Increasingly, it involves individuals with contacts acting as a “hub” around a loose-knit network forms, composed of other individuals seeking opportunities, and often linking legitimate and illegitimate activities.
Hobbs and Dunningham argue that his contrasts with the large- scale, hierarchal “Mafia”-style criminal organisations of the past, such as that headed by the Kray brothers in the East End of London.
“Glocal” Organisation
These new forms of organisation sometimes have international links, especially with the drugs trade, but crime is till rooted in its local context.
For example, individuals still need local contacts and networks to find opportunities and to sell their drugs.
Hobbs and Dunningham- concluded that crime works as a “glocal” system- that is, it is still locally based, but with global connections.
This means that the form it takes will vary from place to place, according to local conditions, even if it is influenced by global factors such as the availability of drugs from abroad.

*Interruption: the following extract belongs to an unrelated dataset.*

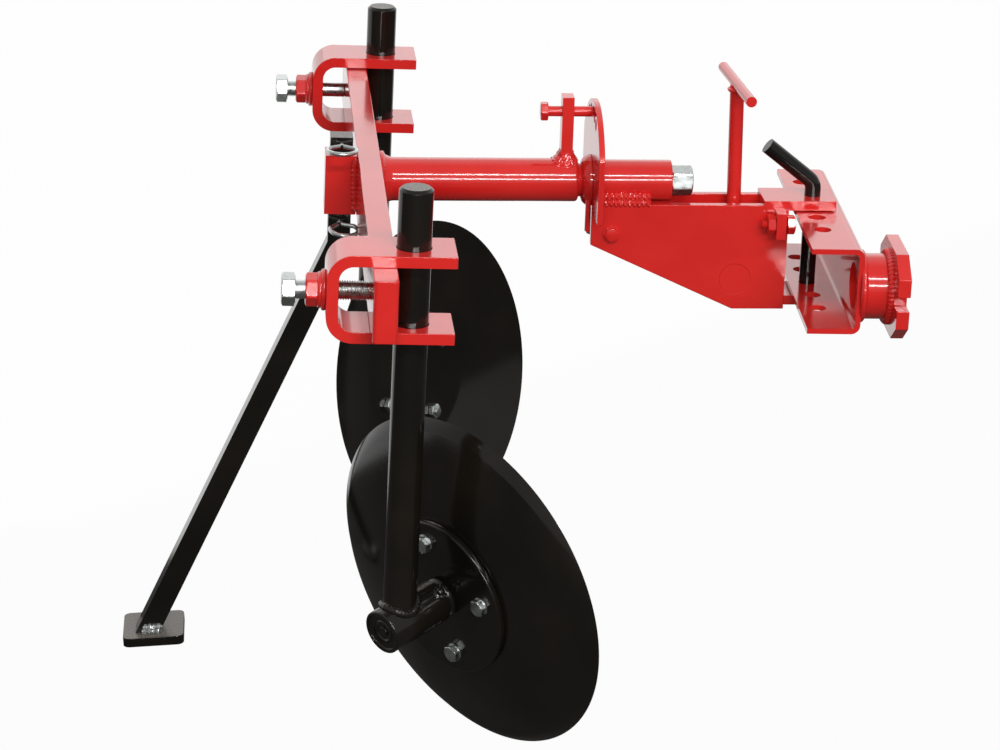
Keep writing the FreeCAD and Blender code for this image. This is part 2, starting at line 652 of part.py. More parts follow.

Hobbs and Dunningham argue that changes associated with globalisation have led to changes in patterns of crime- for example, the shift from the old rigidly hierarchal gang structure to loose networks of flexible, opportunistic, entrepreneurial criminals.
Evaluation
However, it is not clear that such patterns are new, nor that the older structures have disappeared.
it may be that the two have always co-existed- equally, their conclusions may not be generalisable to other criminal activities elsewhere.
McMafia
Glenny- relationship between criminal organisation and globalisation is called the “McMafia”.
This refers to the organisations that emerged in Russia and Eastern Europe following the fall of communism- itself a major factor in the process of globalisation.
Glenny traces the origins of transnational organised crime to the break-up of the Soviet Union after 1989, which coincided with the deregulation of global markets.
The structure of Mafias after the fall of communism franchised into economic businesses to different parts of the globe, profiting off of cheap materials in their country, exporting them for extortionate prices, and making wealthy capitalists rely on them. e.g. The Chechen Mafia.